To verify the performance of this method, this study utilized a dataset of measured product ion spectra stored in the MassBank database. From MassBank records, this study used product ion spectra (MS2) obtained from the [M+H]⁺ and [M−H]⁻ of natural products by collision-induced dissociation (CID) and high-resolution mass analyzers (the detailed procedure is presented in Experimental Procedures). Selected MassBank records were further divided into 4 datasets. The CommonPos (3388 spectra) and CommonNeg (3100 spectra) datasets include spectra commonly acquired from identical 574 compounds in both positive and negative ion modes. The remaining positive and negative ion mode data were designated as OthersPos (2648 spectra) and OthersNeg (1575 spectra) datasets, respectively.

First, the properties of the CommonPos and CommonNeg datasets were compared because these spectra were obtained from the same compounds. Comparison of the frequency distributions of m/z values, intensities, and numbers of product ions revealed that the CommonPos and CommonNeg datasets had similar properties, except for a slightly smaller number of product ions in the negative ion mode (data not shown). Next, compound search tasks were performed for the 3388 spectra in the CommonPos dataset (Data S2). The compound search using SIRIUS 5 with the CSI:FingerID scoring method successfully provided a hit for 2439 query spectra (the compound database was HMDB, and other search conditions used default values; Data S1). Each hit was checked against the correct answer and classified as a true- or false-positive hit. The true- and false-positive hits exhibited distinct score distributions (Fig. 2A), indicating that the score threshold for control FDR of 0.05 was −10.27, with 907 hits falling within this range. In this study, FDRmes represents the true FDR measured by true- and false-positive hits. Similar distributions were observed for the CommonNeg dataset (Fig. S1). Moreover, similar distributions were observed even when using a smaller compound database (YMDB) or a larger database (Biodatabase) (Fig. S1). These results indicated that there was a positive–negative symmetry in the compound search results using SIRIUS 5 with the CSI:FingerID scoring method. However, other software packages could not confirm positive–negative symmetry and distinct distributions between true and false hits (Fig. S2). This is probably because of the distinct scoring methods employed in these software packages. Therefore, subsequent analyses were performed using SIRIUS 5 with the CSI:FingerID scoring method.
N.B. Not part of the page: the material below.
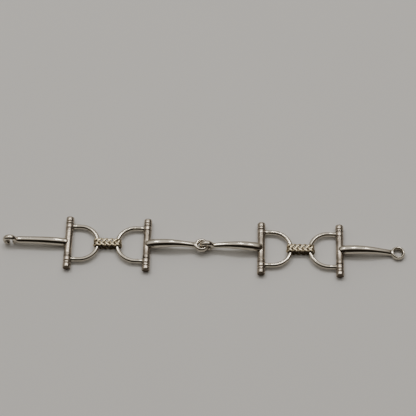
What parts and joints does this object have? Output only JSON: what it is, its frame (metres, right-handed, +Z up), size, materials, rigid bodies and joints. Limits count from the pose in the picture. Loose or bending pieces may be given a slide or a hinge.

Fig. 2. Performance evaluation of the pseudo-target–decoy approach using the polarity-switching method. (A) Score distribution of true- and false-positive hits in the compound identification result. Total of 3388 high-resolution mass spectra data obtained at positive ion mode were collected from MassBank. The CommonPos dataset was served for the compound search by the SIRIUS 5 CSI:Finger ID scoring method using HMDB as the compound database. (B) Score distribution of searching results of target and decoy CommonPos datasets. (C) Relationship between the CSI:Finger ID score and FDR levels. FDRmes indicate true FDR levels measured from the number of true and false hits in panel A. FDRs and FDRs represent estimated FDR levels from the number of target (T) and decoy (D) hits in panel B. FDRs = D/T, FDRc = 2D/(T + D). (D) Relationship between the score ranking of top hits and FDR levels. (E) Comparison between the number of hits determined by the true FDR (FDRmes) and estimated FDR (FDRs and FDRc). The number of hit compounds at FDR = 0.05 was compared among all 12 combinations of the 4 datasets (CommonPos, CommonNeg, OhtersPos, and OthersNeg) and 3 compound databases (YMDB, HMDB, and BioDB). The RSS levels between the true FDR (FDRmes) and estimated FDR (FDRs and FDRc) are also shown. FDR, false discovery rate; RSS, residual sum of square.

To test the pseudo-target–decoy approach using the polarity-switching method, the mass of the 2 electrons was added to all m/z values of the 3388 spectra in the CommonPos dataset to produce a decoy spectral dataset (Fig. 1D). The compound search in the negative ion mode using SIRIUS 5 with the CSI:FingerID scoring method produced 2105 hits (Data S2), with the frequency distribution shown in Fig. 2B. Using the score distributions, 2 FDR indices, FDRs = D/T and FDRc 2D/(T + D), were calculated and compared with the FDRmes (Fig. 2C and 2D), where T and D indicate the number of hits for the target and decoy datasets, respectively. Figure 2C shows the relationship between the threshold levels of CSI:FingerID scores and the FDRmes, FDRs, and FDRc levels. The comparison showed that the estimations by FDRc were closer to the true FDR (FDRmes) than those by FDRs (Fig. 2C). Figure 2D also shows the relationship between the FDRs and the score ranking of the top hits. For example, the true number of hit compounds for FDRmes = 0.05 was 907. By contrast, the numbers estimated by FDRs and FDRc were 1408 and 860, respectively, indicating that the estimation by FDRc was better than that of FDRs (Fig. 2D). A similar trend was observed in the CommonNeg dataset (Fig. S3). Using the 4 datasets (CommonPos, CommonNeg, OhtersPos, and OthersNeg) and 3 compound databases of different sizes (YMDB, HMDB, and BioDB), the numbers of hit compounds at FDR = 0.05 were estimated for all 12 combinations (Fig. 2E, Table S1). The numbers of hit compounds for all 12 combinations were compared to that of the true FDR (FDRmes) by calculating the residual sum of squares (RSS). The RSS levels of FDRs and FDRc were 5.73 × 10⁶ and 0.90 × 10⁶, confirming better performance of FDRc. Moreover, the results showed that FDRc and FDRs estimated using the polarity-switching method often underestimated the FDR in certain cases (Fig. 2E, Table S1).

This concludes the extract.